BMC cuts 900 jobs
Trying to staunch red ink
Software maker BMC said today it is to slash 900 jobs globally in an effort to stem losses.
The company, which makes software products that monitor traffic on mainframe and networked computer systems, said that it will cut about 13 per cent of its global workforce and is planning facility closures and office consolidations to save about $30 million in costs per quarter.
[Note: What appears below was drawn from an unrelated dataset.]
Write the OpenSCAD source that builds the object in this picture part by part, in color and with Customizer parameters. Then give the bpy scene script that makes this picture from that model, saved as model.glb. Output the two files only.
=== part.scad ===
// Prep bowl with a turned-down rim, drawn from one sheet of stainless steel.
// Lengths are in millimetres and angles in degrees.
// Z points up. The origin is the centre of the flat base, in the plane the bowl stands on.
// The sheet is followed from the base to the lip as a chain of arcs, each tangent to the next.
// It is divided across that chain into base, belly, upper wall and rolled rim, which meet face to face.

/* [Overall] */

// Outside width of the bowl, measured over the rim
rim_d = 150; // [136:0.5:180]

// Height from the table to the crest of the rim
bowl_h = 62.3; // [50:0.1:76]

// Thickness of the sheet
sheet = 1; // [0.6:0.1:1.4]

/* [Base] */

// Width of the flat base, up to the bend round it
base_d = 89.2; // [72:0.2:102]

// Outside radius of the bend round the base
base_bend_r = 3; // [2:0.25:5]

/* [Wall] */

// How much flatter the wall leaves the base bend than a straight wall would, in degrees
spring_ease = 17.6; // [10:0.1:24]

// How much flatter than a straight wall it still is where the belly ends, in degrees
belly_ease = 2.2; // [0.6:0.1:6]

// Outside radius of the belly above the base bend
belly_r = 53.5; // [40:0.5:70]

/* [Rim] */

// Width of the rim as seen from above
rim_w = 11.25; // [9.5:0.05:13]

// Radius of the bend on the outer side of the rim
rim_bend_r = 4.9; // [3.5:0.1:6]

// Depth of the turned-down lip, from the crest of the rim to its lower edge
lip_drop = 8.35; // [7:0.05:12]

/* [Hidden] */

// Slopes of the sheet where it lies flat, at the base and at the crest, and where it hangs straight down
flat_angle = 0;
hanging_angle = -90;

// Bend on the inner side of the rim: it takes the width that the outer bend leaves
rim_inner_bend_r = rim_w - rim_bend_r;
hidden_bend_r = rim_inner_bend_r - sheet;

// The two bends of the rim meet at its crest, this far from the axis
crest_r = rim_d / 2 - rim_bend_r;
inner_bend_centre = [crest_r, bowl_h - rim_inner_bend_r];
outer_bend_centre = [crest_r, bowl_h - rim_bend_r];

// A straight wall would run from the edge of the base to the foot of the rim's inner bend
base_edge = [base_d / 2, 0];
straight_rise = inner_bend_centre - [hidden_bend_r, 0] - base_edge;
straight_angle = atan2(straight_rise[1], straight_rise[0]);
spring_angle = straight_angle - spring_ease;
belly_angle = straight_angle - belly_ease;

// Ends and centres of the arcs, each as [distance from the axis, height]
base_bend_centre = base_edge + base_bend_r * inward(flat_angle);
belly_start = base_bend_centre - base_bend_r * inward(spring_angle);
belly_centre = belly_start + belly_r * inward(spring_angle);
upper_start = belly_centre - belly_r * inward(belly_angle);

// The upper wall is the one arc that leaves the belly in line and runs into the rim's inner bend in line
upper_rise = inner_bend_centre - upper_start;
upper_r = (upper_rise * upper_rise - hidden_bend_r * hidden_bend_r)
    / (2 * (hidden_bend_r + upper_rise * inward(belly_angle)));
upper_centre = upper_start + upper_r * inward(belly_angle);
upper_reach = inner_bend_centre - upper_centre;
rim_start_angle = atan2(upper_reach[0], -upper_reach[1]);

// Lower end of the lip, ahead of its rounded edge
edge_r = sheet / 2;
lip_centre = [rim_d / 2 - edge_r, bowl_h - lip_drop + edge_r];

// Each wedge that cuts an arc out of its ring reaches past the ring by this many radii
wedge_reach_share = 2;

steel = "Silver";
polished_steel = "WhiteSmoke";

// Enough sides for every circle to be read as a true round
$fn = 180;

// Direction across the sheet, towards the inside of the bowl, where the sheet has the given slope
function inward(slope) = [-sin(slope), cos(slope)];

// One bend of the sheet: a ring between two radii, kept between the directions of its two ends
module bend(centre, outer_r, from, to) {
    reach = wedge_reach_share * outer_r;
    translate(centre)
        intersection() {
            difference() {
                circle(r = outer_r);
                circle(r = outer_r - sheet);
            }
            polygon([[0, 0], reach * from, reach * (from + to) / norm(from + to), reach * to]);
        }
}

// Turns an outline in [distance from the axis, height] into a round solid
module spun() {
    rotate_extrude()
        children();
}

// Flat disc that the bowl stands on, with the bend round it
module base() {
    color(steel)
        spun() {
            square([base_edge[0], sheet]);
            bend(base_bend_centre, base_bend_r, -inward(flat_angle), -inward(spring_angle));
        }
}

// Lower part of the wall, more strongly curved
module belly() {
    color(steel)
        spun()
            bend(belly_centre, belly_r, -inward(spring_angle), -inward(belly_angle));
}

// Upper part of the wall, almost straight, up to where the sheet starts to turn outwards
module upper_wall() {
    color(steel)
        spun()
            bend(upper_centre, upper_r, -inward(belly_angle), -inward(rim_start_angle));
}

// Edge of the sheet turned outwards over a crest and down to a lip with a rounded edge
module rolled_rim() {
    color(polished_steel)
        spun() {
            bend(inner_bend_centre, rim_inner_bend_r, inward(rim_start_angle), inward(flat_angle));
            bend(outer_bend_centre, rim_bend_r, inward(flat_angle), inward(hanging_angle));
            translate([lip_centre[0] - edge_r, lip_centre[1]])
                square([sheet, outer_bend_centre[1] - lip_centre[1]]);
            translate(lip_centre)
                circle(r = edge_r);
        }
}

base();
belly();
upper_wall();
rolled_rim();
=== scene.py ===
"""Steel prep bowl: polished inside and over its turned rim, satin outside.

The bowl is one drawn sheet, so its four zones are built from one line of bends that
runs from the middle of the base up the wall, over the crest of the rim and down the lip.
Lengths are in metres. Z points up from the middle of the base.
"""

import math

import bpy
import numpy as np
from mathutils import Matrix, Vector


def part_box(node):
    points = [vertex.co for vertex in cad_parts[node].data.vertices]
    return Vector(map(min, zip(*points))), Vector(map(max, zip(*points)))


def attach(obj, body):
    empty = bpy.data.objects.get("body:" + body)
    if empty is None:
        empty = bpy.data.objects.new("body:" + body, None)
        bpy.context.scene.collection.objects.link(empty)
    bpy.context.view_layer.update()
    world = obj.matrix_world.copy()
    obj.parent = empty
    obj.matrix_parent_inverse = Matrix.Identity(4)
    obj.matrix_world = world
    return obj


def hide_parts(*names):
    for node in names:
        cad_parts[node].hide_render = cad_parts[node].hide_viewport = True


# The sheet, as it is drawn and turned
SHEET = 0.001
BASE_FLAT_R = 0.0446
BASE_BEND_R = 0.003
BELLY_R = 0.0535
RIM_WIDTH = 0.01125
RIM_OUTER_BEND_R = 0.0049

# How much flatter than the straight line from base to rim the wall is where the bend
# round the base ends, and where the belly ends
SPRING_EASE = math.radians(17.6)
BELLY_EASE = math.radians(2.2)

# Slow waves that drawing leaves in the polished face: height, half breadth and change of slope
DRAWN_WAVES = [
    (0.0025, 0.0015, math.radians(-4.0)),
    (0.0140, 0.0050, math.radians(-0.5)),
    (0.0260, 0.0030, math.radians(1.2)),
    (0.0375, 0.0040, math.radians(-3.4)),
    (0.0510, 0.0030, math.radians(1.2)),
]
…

The company expects to take a $60 million once-off charge for the cuts.
"Although we fully expect the IT spending environment to remain challenging, we are confident that our restructuring actions will allow us to improve our profitability in the second half of our fiscal year," said Bob Beauchamp, president and CEO.
Investors were pleased with BMC's announcement and the company's shares rose $0.20, or 1.5 percent, to $13.90 in early morning trading on the New York Stock Exchange.
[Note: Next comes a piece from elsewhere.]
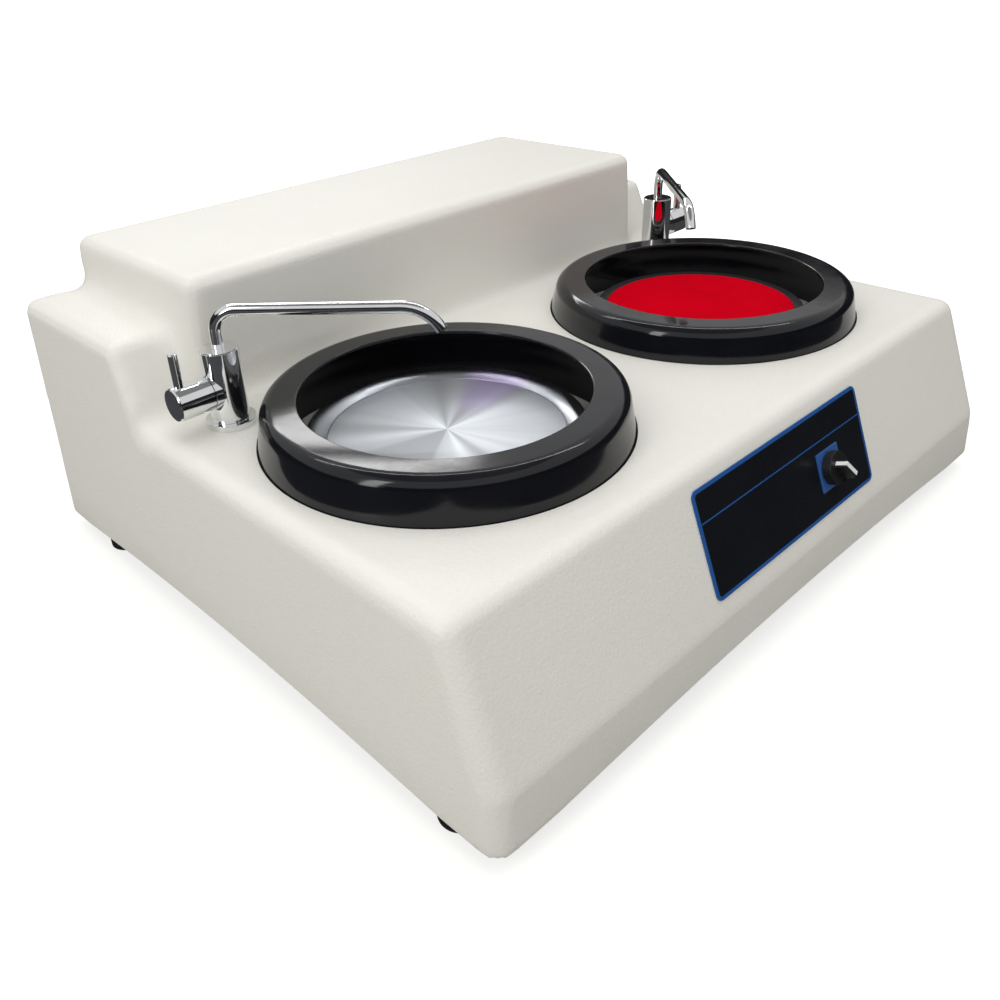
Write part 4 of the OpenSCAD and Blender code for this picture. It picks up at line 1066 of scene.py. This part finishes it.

Part of this rise however could be attributed to the company's results, which beat recently lowered expectations. The software maker posted a loss of $6.1 million, or $0.03 a share, in its fiscal first quarter, compared with earnings of $5.2 million, or $0.02 a share a year ago. Excluding once-off charges and gains, the firm had a profit of $0.03 per share and along these lines, the company beat the forecasts on Wall Street of earnings of about $0.02 per share.
Revenue rose 2 per cent to $310 million from $305.2 million a year ago as revenue from maintenance contracts and professional services climbed 23 per cent and 4 per cent respectively. But a 21 per cent drop in licence revenue cut into these gains.
Looking forward, BMC expects second-quarter earnings excluding items of $0.04 to $0.06 per share, behind the $0.07 predictions analysts currently expect, according to Thomson First Call. BMC did however say that it expected earnings of $0.46 per share for the full year, which is in line with market forecasts.
About 90 people are employed at BMC Ireland, where the company recently added 20 jobs. Brendan O'Reilly, the country manager for BMC Ireland, was unable to rule out cuts entirely, but said he would be "very surprised" if the group decided to cut any of its Irish workforce.